Adım adım nakitsiz topluma doğru yol alındığını vurguladı:
- Nakit kullanmak hem vatandaş, hem de ülke ekonomisi için maliyetli.
Yaptıkları araştırmadan veri paylaştı:
- Türkiye’de önümüzdeki 3 yıl boyunca tüm ödemeler dijital yapılsa, ülkemizin kazancı 43 milyar lira oluyor.
POS’ta hırsızlık olmaz, çünkü kayda giriyor
MASTERCARD Türkiye ve Azerbaycan’dan sorumlu Genel Müdürü Hüsnü Avşar Gürdal, banka ve kredi kartında temassız ödemenin pandemide öne çıktığını vurguladı:
- Kredi kartı işlemlerinin sayıca yüzde 72’si temassıza dönüştü. Banka kartlarında temassız işlem yüzde 55’e çıktı.
POS terminallerinin yüzde 95’inin temassız işleme uyumlu olduğunu kaydedip, güven konusunda tereddüt yaşayanlara şu mesajı verdi:
- Temassız işlem konusunda yanlış algı var.

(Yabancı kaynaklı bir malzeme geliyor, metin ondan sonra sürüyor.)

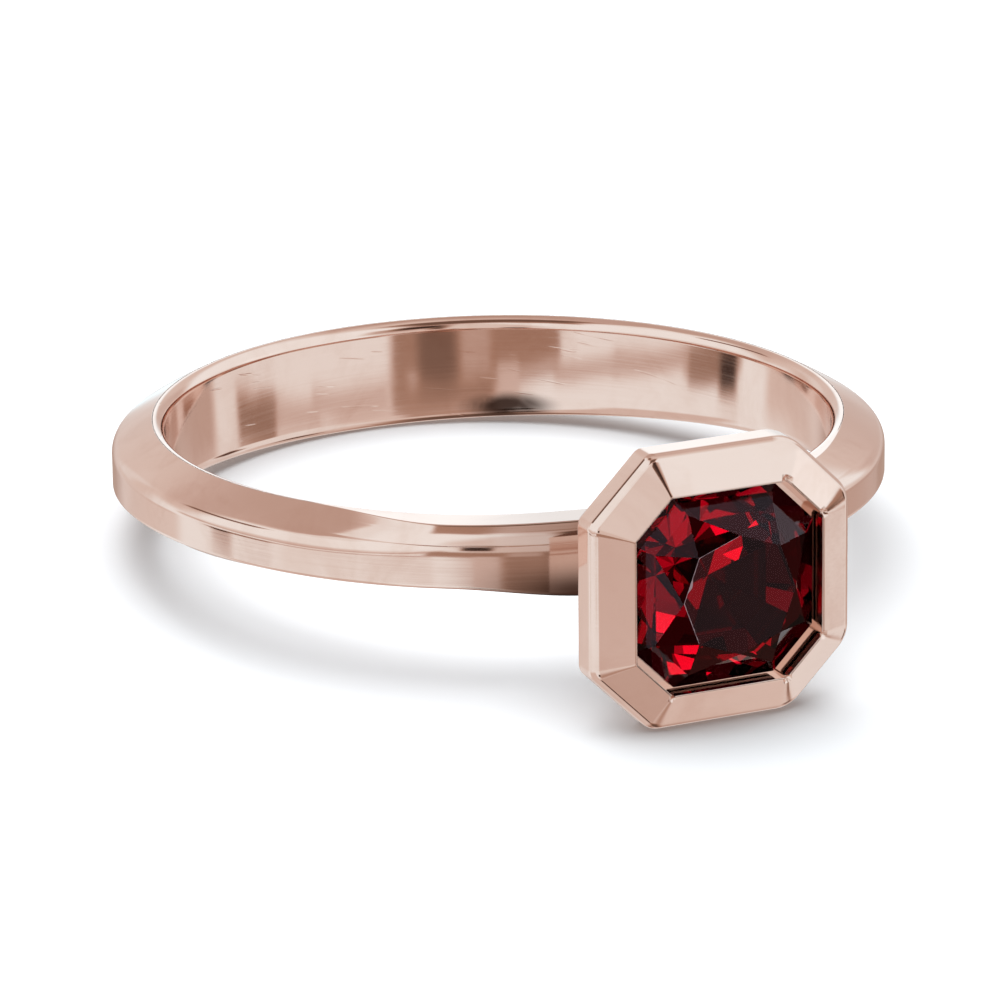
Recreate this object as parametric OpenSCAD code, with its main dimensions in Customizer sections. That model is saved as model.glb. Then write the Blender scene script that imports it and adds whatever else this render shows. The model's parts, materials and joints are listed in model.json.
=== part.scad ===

POS cihazındaki işlemler anında kayda giriyor. Dolayısıyla hırsızlık söz konusu olamaz.
Yeri gelmişken POS cihazı maliyetlerine işaret etti:
- Cihaz maliyeti 100-150 dolara indi. Ayrıca cep telefonları uygulamalarla POS cihazı gibi işlev görebiliyor. Nitekim özellikle kuryeler terminale dönüşen cep telefonlarıyla işlemlerini gerçekleştiriyor.
Terminale dönüşen cep telefonu konusunda şu bilgiyi paylaştı:
- 20 bin cep telefonunu bu yıl terminale hizmeti kapsamına aldık. Bu yıl sayı 150 bine çıkar.